## Set task:
Write out the whole listing word for word.

## Supplied material:
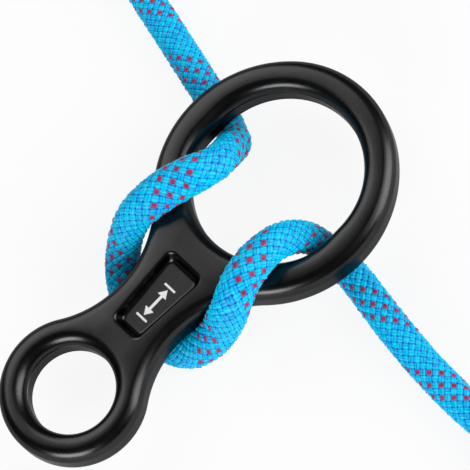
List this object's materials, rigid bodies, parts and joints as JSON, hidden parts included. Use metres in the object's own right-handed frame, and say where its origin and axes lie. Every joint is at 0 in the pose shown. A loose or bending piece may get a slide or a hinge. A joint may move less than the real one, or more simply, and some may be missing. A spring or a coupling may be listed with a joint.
{
  "type": "figure eight descender",
  "caption": "Forged figure eight descender with a large rope ring, a small carabiner eye and a pocketed neck, rigged with a short length of braided kernmantle rope.",
  "frame": {"origin": "middle of the forging's length, width and thickness", "axes": "+Y along the forging from the small eye to the big ring, +X across it, +Z square to its two flat faces"},
  "size_m": [0.2137, 0.15, 0.0367],
  "materials": {
    "anodised_black": "forged, tumbled and hard anodised, satin black",
    "rope_sheath": "woven sheath, cyan blue with short red tracer marks",
    "rope_core": "white twisted core strands",
    "end_sleeve": "shrunk black tube"
  },
  "bodies": {
    "root": {"descender_body": "anodised_black", "rope_anchor_strand_sheath": "rope_sheath", "rope_anchor_strand_core": "rope_core", "rope_wrap_sheath": "rope_sheath", "rope_wrap_core": "rope_core", "rope_brake_strand_sheath": "rope_sheath", "rope_brake_strand_core": "rope_core", "rope_anchor_end_sleeve": "end_sleeve", "rope_brake_end_sleeve": "end_sleeve"}
  },
  "joints": []
}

## The result:
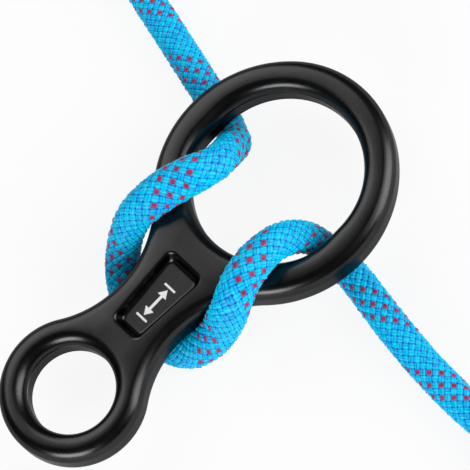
List this object's materials, rigid bodies, parts and joints as JSON, hidden parts included. Use metres in the object's own right-handed frame, and say where its origin and axes lie. Every joint is at 0 in the pose shown. A loose or bending piece may get a slide or a hinge. A joint may move less than the real one, or more simply, and some may be missing. A spring or a coupling may be listed with a joint.
{
  "type": "figure eight descender",
  "caption": "Forged figure eight descender with a large rope ring, a small carabiner eye and a pocketed neck, rigged with a short length of braided kernmantle rope.",
  "frame": {"origin": "middle of the forging's length, width and thickness", "axes": "+Y along the forging from the small eye to the big ring, +X across it, +Z square to its two flat faces"},
  "size_m": [0.2137, 0.15, 0.0367],
  "materials": {
    "anodised_black": "forged, tumbled and hard anodised, satin black",
    "rope_sheath": "woven sheath, cyan blue with short red tracer marks",
    "rope_core": "white twisted core strands",
    "end_sleeve": "shrunk black tube"
  },
  "bodies": {
    "root": {"descender_body": "anodised_black", "rope_anchor_strand_sheath": "rope_sheath", "rope_anchor_strand_core": "rope_core", "rope_wrap_sheath": "rope_sheath", "rope_wrap_core": "rope_core", "rope_brake_strand_sheath": "rope_sheath", "rope_brake_strand_core": "rope_core", "rope_anchor_end_sleeve": "end_sleeve", "rope_brake_end_sleeve": "end_sleeve"}
  },
  "joints": []
}